Putin has been relatively reserved in his public support for Trump — calling him “colorful and talented,” which in Russian comes across as faint praise — but Kremlin-sponsored propaganda outlets like Sputnik and RT (formerly Russia Today) have lavishly praised Trump, tweeted #Crookedhillary memes and supported Trump’s assertion that Barack Obama “founded ISIS,” and Russia’s world-class army of state-sponsored hackers has targeted Hillary Clinton and the Democratic Party.
What’s in Project Trump for Putin is clear. But the more puzzling question is how Trump became Putin’s man in Washington.
Former CIA Director Mike Morell wrote in The New York Times that Putin “recruited Mr. Trump as an unwitting agent of the Russian Federation” with flattery. But the truth is more nuanced.
Trump’s pro-putinism goes back to at least 2007, when he told CNN that the Russian strongman was doing “a great job” rebuilding Russia.
Trump was pushing real estate deals in Moscow at the time and, according to one Moscow-based American businessman who negotiated with him, Trump’s admiration for Putin was rooted in “pure self-interest….
He was looking to make friends and business partners” among Russia’s politically connected elite.
“Oligarchs aren’t going to do business with anyone who bad-mouths the boss,” explains the real estate developer, who requested anonymity because of his ongoing Russian investments.
Trump’s affinity for the Kremlin deepened after he launched his political career in 2014. Trump has surrounded himself with advisers with deep connections to the Putin regime.
Trump’s former campaign manager Paul Manafort has longstanding ties to Ukraine’s Kremlin-backed former President Viktor Yanukovych, advising on campaigning for his Party of Regions in the 2006 parliamentary elections and paving the way for Yanukovych’s ascent to prime minister and then the presidency, from which he was ousted in 2014 amid massive pro-eu protests.
According to The Washington Post, Trump campaign staffers gutted a proposed amendment to the Republican Party platform that called for the U.S. to provide “lethal defensive weapons” for Ukraine to defend itself against Russian aggression, defying a strong GOP consensus on the issue.

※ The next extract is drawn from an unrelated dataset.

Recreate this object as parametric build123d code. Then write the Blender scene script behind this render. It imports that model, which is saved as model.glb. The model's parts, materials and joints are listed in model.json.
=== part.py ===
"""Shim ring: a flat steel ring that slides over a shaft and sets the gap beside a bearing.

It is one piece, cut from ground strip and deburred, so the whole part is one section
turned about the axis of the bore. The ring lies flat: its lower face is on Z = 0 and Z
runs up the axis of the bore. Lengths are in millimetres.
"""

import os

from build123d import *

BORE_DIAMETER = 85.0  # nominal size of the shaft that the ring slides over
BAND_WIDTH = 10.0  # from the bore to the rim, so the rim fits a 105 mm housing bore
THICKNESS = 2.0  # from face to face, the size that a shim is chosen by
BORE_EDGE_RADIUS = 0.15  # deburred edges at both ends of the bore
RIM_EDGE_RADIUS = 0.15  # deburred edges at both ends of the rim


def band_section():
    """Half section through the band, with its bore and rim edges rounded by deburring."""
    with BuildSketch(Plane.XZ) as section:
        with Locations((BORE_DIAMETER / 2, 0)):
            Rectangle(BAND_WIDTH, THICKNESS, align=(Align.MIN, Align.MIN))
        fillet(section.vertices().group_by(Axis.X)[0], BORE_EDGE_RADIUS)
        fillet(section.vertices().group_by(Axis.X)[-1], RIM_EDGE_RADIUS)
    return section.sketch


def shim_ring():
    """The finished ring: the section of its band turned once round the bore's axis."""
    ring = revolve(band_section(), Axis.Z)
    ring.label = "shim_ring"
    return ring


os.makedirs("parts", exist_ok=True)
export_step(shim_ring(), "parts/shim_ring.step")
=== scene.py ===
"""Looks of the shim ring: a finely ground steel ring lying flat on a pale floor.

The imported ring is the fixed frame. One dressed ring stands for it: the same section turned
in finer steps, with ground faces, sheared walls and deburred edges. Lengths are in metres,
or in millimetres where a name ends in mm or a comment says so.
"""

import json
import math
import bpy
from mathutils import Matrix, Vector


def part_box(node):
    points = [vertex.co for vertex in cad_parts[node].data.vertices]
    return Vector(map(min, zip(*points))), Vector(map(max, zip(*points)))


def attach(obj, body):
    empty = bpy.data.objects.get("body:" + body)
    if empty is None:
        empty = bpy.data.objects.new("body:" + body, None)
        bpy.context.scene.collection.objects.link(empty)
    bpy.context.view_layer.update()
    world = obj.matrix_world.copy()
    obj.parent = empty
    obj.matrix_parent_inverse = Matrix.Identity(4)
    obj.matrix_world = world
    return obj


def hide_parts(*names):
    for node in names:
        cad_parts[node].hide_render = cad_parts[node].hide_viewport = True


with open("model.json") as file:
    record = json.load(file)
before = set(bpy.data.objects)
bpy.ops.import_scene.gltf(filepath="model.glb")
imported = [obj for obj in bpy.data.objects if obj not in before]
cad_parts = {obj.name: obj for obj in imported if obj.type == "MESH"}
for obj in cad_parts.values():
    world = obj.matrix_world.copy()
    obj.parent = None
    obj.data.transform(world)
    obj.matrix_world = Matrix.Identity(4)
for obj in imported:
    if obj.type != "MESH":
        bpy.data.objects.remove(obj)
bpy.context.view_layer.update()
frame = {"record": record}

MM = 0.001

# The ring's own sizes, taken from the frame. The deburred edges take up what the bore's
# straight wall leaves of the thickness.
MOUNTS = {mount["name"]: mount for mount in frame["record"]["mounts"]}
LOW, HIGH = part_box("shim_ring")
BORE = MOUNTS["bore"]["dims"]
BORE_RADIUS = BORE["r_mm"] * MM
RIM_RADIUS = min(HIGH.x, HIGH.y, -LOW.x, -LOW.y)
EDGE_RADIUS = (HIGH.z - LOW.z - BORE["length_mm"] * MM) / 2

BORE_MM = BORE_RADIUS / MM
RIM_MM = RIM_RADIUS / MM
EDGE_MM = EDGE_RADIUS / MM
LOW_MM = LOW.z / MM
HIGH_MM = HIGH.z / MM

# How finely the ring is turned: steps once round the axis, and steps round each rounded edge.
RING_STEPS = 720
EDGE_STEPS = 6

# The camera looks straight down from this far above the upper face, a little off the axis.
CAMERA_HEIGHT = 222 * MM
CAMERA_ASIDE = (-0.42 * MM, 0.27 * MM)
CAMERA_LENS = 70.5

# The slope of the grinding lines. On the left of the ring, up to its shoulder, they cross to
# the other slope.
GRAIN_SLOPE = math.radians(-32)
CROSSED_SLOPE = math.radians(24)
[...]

Temperamentally, Putin and Trump don’t have much in common. Putin is a steely, shy, highly controlled career KGB man who has spent his life in disciplined institutions and got his break not through public politics but by being a perfect courtier to Boris Yeltsin.
The other is a freewheeling dealmaker with a taste for the trappings of wealth, beautiful women, publicity of any sort and a deep need for the acclaim of crowds.

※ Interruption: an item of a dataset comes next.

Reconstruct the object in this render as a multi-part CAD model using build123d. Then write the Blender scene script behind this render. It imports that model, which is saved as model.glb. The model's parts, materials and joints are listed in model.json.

But both are brilliant opportunist tacticians with a cynical attitude about the truth, willing to cherry-pick facts to build narratives that suit their purpose.

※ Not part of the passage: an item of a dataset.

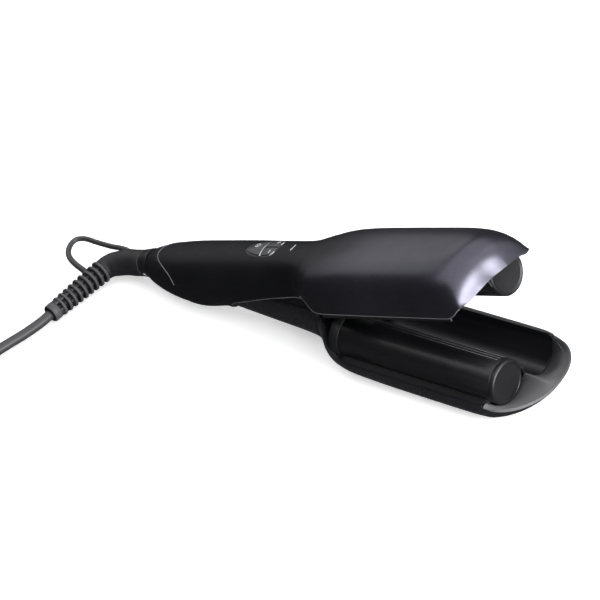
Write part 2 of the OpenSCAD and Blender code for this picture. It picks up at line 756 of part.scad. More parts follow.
loop_way = [
    arm_point(-90, 3, -11.5), arm_point(-96, 6, -11.2), arm_point(-102.8, 6.7, -11.7),
    arm_point(-110, 6.6, -12.5),
    arm_point(-118, 7.3, -13.5), arm_point(-125, 7.9, -14.2), arm_point(-131, 8.5, -14.6),
    arm_point(-136, 8.4, -15), arm_point(-139.4, 6.5, -15), arm_point(-140.3, 3.4, -15),
    arm_point(-139.2, -0.4, -15), arm_point(-137.2, -3.9, -15), arm_point(-134, -7.2, -15),
    arm_point(-129.2, -10.2, -15.2), arm_point(-123, -12.5, -15.5), arm_point(-116.6, -14.2, -15.9),
    arm_point(-110.5, -15.8, -16.1)
];
module hang_loop() {
    way = curve(loop_way, 2);
    last = len(way) - 1;
    color("#4c4c52") difference() {
        tube(way, [for (i = [0 : last]) loop_d / 2 + 0.4 * pow(i / last, 3)], 8);
        boot_form();
        relief_place() cylinder(h = 60, r = rib_r(1) - 1.2);
    }
}
module relief_place() {
    turn = atan2(relief_dir[1], relief_dir[0]);
    tilt = acos(relief_dir[2]);
    translate(relief_start) rotate([0, 0, turn]) rotate([0, tilt, 0]) children();
}
rib_t0 = 1.9;
function rib_r(i) = 6.3 - 1.3 * i / rib_count;
ferrule_len = 5;
relief_len = rib_count * rib_pitch + ferrule_len;
module strain_relief() {
    color("#55555b") relief_place() {
        cylinder(h = relief_len - 1, d = cord_d - 0.2);
        translate([0, 0, 0.1]) cylinder(h = rib_t0, r = rib_r(0));
        for (i = [1 : rib_count - 1]) translate([0, 0, i * rib_pitch]) cylinder(h = rib_t0, r = rib_r(i));
        for (side = [0, 180]) rotate([0, 0, side])
            translate([rib_r(rib_count) - 2.2, -2.2, 0.5]) cube([1.6, 4.4, relief_len - ferrule_len]);
        for (i = [0 : rib_count - 1]) if (i % 2 == 0) for (side = [90, 270]) rotate([0, 0, side])
            translate([rib_r(rib_count) - 2.6, -2, i * rib_pitch + 0.5]) cube([1.4, 4, rib_pitch]);
        translate([0, 0, rib_count * rib_pitch]) cylinder(h = ferrule_len, r = rib_r(rib_count));
    }
}

// ---- Cord, coil and plug ----
cord_r = cord_d / 2;
tie_t = 0.6;
tie_gap = 0.35;
coil_pitch = cord_d + 0.5;
coil_lift = cord_r + tie_t + tie_gap;
cord_start = relief_start + relief_dir * relief_len;
coil_entry = [-119 - middle_x, -104, coil_lift];
cord_way = [
    cord_start, arm_point(-109.2, -59, -18.4), arm_point(-112, -70, coil_lift - jaw_depth),
    arm_point(-115.2, -81, coil_lift - jaw_depth), arm_point(-118, -91.5, coil_lift - jaw_depth),
    arm_point(-118.98, -99, coil_lift - jaw_depth), coil_entry + [0, 0.1, 0]
];
module cord() {
    way = curve(cord_way, 2);
    color("#3f3f44") difference() {
        tube(way, same(cord_r, way), 8);
        relief_place() cylinder(h = relief_len, r = cord_d);
    }
}
coil_half = (coil_turns - 0.5) / 2;
coil_out = 47.2;
coil_in = coil_out - coil_pitch * coil_half;
coil_mid = coil_entry + [-coil_out, -cord_d, 0];
coil_dip = coil_pitch / (2 * PI);
function coil_radius(t) =
    t <= coil_half ? coil_out - coil_pitch * t
    : t < coil_half + 0.5 ? coil_in - coil_dip * sin(360 * (t - coil_half))
    : coil_in + coil_pitch * (t - coil_half - 0.5);
function coil_climb(t) = (1 - cos(360 * (t - coil_half))) / 2;
function coil_height(t) = coil_pitch * (t <= coil_half ? 0 : t >= coil_half + 0.5 ? 1 : coil_climb(t));
loop_rings = 24;
function coil_point(t) =
    coil_mid + [coil_radius(t) * cos(-360 * t), coil_radius(t) * sin(-360 * t), coil_height(t)];
lead_out = 18;
coil_end = coil_point(coil_turns) + lead_out * [0, 1, 0];
coil_way = concat([coil_entry], [for (k = [0 : coil_turns * loop_rings]) coil_point(k / loop_rings)],
    [coil_end - lead_out / 2 * [0, 1, 0], coil_end]);
// Least gap between turns, measured between points at least half a turn apart
coil_gap = min([
    for (i = [0 : len(coil_way) - 1])
        for (j = [i + loop_rings / 2 : len(coil_way) - 1])
            norm(coil_way[i] - coil_way[j])
]) - cord_d;
echo(coil_gap = coil_gap);
coil_length = 2 * PI * (coil_out + coil_in) / 2 * 2 * coil_half + PI * coil_in + cord_d + lead_out;
echo(coil_length = coil_length);
module cord_coil() {
    color("#3f3f44") tube(coil_way, same(cord_r, coil_way), 6);
}
tie_w = 8;
module tie_frame(grow) {
    span = coil_pitch * coil_half + cord_d + 2 * (tie_gap + grow);
    height = coil_pitch + cord_d + 2 * (tie_gap + grow);
    translate([coil_in - cord_r - tie_gap - grow, -tie_w / 2 - (grow > 0 ? 0 : 1), -cord_r - tie_gap - grow])
        cube([span, tie_w + (grow > 0 ? 0 : 2), height]);
}
module coil_tie() {
    color("#2c2c30") translate(coil_mid) rotate([0, 0, -60]) difference() {
        tie_frame(tie_t);
        tie_frame(0);
    }
}
plug_place_z = coil_lift + coil_pitch;
plug_len = 44;
plug_w = 36;
module plug_section(y, w, h, r) {
    translate([0, y, 0]) rotate([-90, 0, 0]) linear_extrude(0.1)
        hull() for (sx = [-1, 1]) for (sz = [-1, 1])
            translate([sx * (w / 2 - r), sz * (h / 2 - r)]) circle(r, $fn = 24);
}
module plug_body() {
    color("#2e2e33") translate([coil_end[0], coil_end[1], plug_place_z]) {
        hull() {
            translate([0, 0, 0]) rotate([-90, 0, 0]) cylinder(h = 1, d = cord_d + 4, $fn = 24);
            plug_section(14, 15, 14, 6);
        }
        hull() {
            plug_section(14, 15, 14, 6);
            plug_section(26, plug_w - 6, 2 * plug_place_z - 1, 8);
        }
        hull() {
            plug_section(26, plug_w - 6, 2 * plug_place_z - 1, 8);
            plug_section(30, plug_w, 2 * plug_place_z, 9);
        }
        hull() {
            plug_section(30, plug_w, 2 * plug_place_z, 9);
            plug_section(plug_len - 0.1, plug_w, 2 * plug_place_z, 9);
        }
    }
}
pin_gap = 19;
module plug_pins() {
    color("silver") translate([coil_end[0], coil_end[1] + plug_len, plug_place_z])
        for (side = [-1, 1])
            translate([side * pin_gap / 2, 0, 0]) rotate([-90, 0, 0]) rotate_extrude($fn = 32)
            polygon([[0, 0], [2.4, 0], [2.4, 17.6], [1.4, 19], [0, 19]]);
}

top_cover();
belly_cover();
rear_cap();
control_bezel();
power_button();
minus_button();
plus_button();
light_guide();
control_board();
upper_carrier();
upper_plate();
upper_barrel_cap();
upper_heater();
carrier_screws();
hinge_pin();
hinge_spring();
lower_shell();
tip_lip();
lower_carrier();
lower_plate();
lower_barrel_cap();
lower_heater();
case_screws();
lock_ring();
lock_bar();
swivel_stem();
cord_boot();
hang_loop();
strain_relief();
cord();
cord_coil();
coil_tie();
plug_body();
plug_pins();
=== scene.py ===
import bmesh
import bpy
import json
import math
import numpy as np
from mathutils import Matrix, Vector


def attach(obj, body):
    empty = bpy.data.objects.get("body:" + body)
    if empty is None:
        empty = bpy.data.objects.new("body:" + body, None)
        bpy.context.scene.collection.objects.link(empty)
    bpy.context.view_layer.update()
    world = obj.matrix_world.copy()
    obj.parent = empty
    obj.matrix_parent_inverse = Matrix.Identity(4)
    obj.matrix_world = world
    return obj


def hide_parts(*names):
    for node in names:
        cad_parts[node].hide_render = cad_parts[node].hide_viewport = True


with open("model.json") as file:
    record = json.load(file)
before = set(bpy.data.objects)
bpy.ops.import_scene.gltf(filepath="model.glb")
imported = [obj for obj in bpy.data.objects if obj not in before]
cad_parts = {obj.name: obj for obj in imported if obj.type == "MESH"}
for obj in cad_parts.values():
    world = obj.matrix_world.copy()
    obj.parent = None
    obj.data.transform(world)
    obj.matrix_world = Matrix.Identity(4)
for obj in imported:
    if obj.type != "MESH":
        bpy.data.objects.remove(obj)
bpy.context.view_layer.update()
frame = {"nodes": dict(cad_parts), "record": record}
nodes = frame["nodes"]
scene = bpy.context.scene
body_of = {n: b for b, ns in frame["record"]["behaviour"]["bodies"].items() for n in ns}

# ---- Places: millimetres in an arm's own axes, turned into metres in the tool's frame ----
MIDDLE = 68.162
DEPTH = 23.0
OPEN = math.radians(15)


def low(p):
    """A point of the lower arm, or of anything that lies on the table."""
    p = np.asarray(p, float)
    return (p + [-MIDDLE, 0, DEPTH]) / 1000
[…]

Trump more closely resembles Russian or Ukrainian oligarchs — though he is much poorer than most of them — insofar as he has hijacked a political movement to fuel his personal ambition and boost his business interests.
The Kremlin’s support of Trump — offered in the form of backing from propaganda channels like RT and Sputnik — is electorally insignificant. Even the covert revelations of the DNC hack didn’t make much of a dent in Clinton’s ratings (though Wikileaks founder and RT contributor Julian Assange promises devastating new findings in October).
What’s truly disturbing is the cyberwar methods used by the Kremlin to disrupt the election — and the wider and more sinister political program that the Kremlin is pursuing.
“The target of the hacks wasn’t just Clinton,” Eerik-niiles Kross, the former head of Estonian intelligence, wrote in a recent essay in Politico. “Nor is Moscow much interested in supporting Trump (willing useful idiot though he may be).
What the Russians have in their sights is nothing less than the democratic fabric of American society and the integrity of the system of Western liberal values….
The political warfare of the Cold War is back — in updated form, with meaner, more modern tools, including a vast state media empire in Western languages, hackers, spies, agents, useful idiots, compatriot groups, and hordes of internet trolls.”
Russian President President Vladimir Putin at the state-funded television network RT which lavishly praises Donald Trump.